AS THE LAWYER’S illegible scrawl is replaced with email and Microsoft technology, law firms across Australia are becoming victims of an e-document culture, in which hidden information can be easily accessed and damaging situations are rife.

In an effort to minimise its technology-based risk, law firm Freehills last week announced the completion of the first stage of the implementation of Workshare Professional 4 as part of a risk-mitigation strategy around all Microsoft Office documents and emails handled by the firm.

With more than 2,000 lawyers and employees handling a high volume of sensitive documents, often with up to 20 authors and 700 pages in length, Freehills said it needed to implement a system in which “metadata”, hidden within documents, was stripped out before being sent out to clients or to other law firms working with the firm.

Too often, electronic document creation tools leave hidden information in a document that a business will not be able to identify or remove. Freehills informational services director, Russell Wright, and applications and e-business manager, Miles Ashcroft, said this can lead to publicly embarrassing or damaging situations in inadvertently revealing personnel, customer, business, and other confidential matters.

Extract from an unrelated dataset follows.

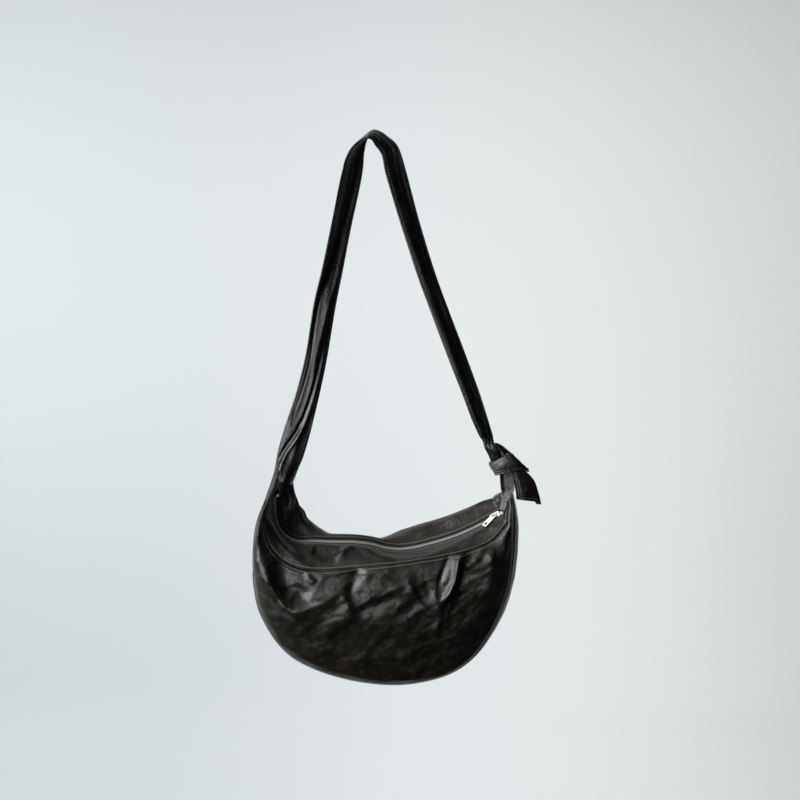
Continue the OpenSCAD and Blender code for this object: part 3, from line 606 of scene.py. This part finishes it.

Businesses have an increasing chance of facing embarrassing situations as they embrace technology, Ashcroft said last week. It is easy to send the wrong attachment, for example, or send an email to the wrong group of people. This new risk-mitigation strategy lessens the possibilities of such mistakes, he said.

The Workshare Professional 4 technology will improve the management of multiple changes by multiple authors, and will verify the accuracy of these documents. The firm needed to introduce a more understandable audit trail of changes made to documents, as well as an accurate and traceable history of where documents have been emailed within an external environment.

“Electronic document creation and email communication can provide tremendous efficiency benefits, however, as the most difficult form of communication to manage, it poses a substantial risk to business that most people are simply unaware of,” Wright said.

Clients in the United States in particular are beginning to expect such regulation of risk, Ashcroft told Lawyers Weekly. “Some international clients are working in a fairly rigorous regulatory environment and they expect us to comply in how we deal with their information. Sarbanes Oxley, [the US governance law], is one example of this sort of regulation,” he said.

“We haven’t had people say ‘do X,Y and Z’, but there is an expectation that we will have the same rigour in terms of risk management around how we deal with their data. That would be expected, as regulatory authorities in their jurisdictions would expect it of them,” Ashcroft said.

The new technology provides an extra level of management of risk around the handling of documents and changing of documents and also the stripping of metadata, Ashcroft said.

Lawyers and partners at the firm have responded well to the new technology, said Ashcroft. “Anything that involves a change in terms of how people work requires some careful planning, but in general the response has been one of welcoming the change because they see it as adding some further rigour to how they work with client information.

“They see it as providing a clearly defined process,” he said.